Hydrogen is not an energy source in the same way as oil is an energy source because there are not large reserves of hydrogen that can be extracted. Instead hydrogen must be generated using energy from another source. Hydrogen fuel cells are, in fact, just fancy batteries. Certainly, no one would say that batteries will be the energy of the future.
Hydrogen may find some use as a battery material, but I see no way hydrogen can used to make more energy efficient cars. Today, hydrogen is mainly obtained from oil, and no matter how advanced the technology, this transformation will lose energy. Using the oil energy directly is pretty well guaranteed to be more efficient.
While they cannot increase the efficiency of oil energy, fancy batteries like fuel cells could be used to reduce pollution. If the hydrogen is produced using electricity generated from reduced pollution fixed power plants, it might be possible to reduce total (or local) pollution. If that is the goal, the focus should be on designing cleaner power plants.
I'm also skeptical of claims that some car gets over 100mpg. Often these numbered are given for "plug-in hybrids" where only the gas usage is included, and the fixed power plant energy is not reported. This is extremely misleading. By that measure a pure electric gets infinite mpg. Not a useful comparison. Otherwise, these kinds of numbers would only be possible on extremely low power (and hence low weight) vehicles. Today's cars have way too much power, but these things are more like motorcycles.

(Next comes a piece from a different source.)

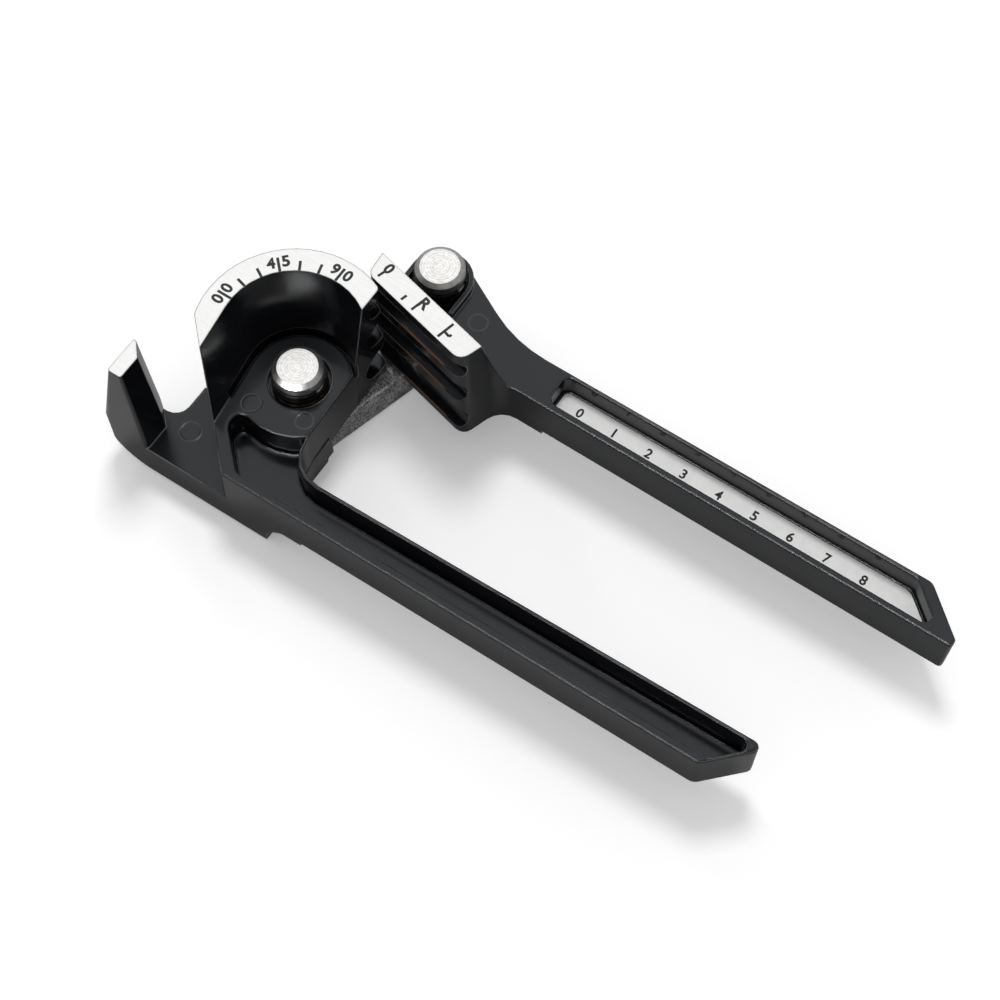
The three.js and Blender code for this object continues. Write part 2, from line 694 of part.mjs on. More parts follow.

In my view, the best way to reduce energy consumption while retaining individual cars would be to convince people to have a more sensible requirements. People are buying massive, overpowered cars ostensibly designed for off-road use to drive a few miles to and from work everyday. Car manufacturers have been competing to sell cars with more and more power that almost nobody needs. Clearly companies are trying to create artificial needs: witness the TV commercial slogan that promises that a new truck is, "Not more than you need, just more than you're used to."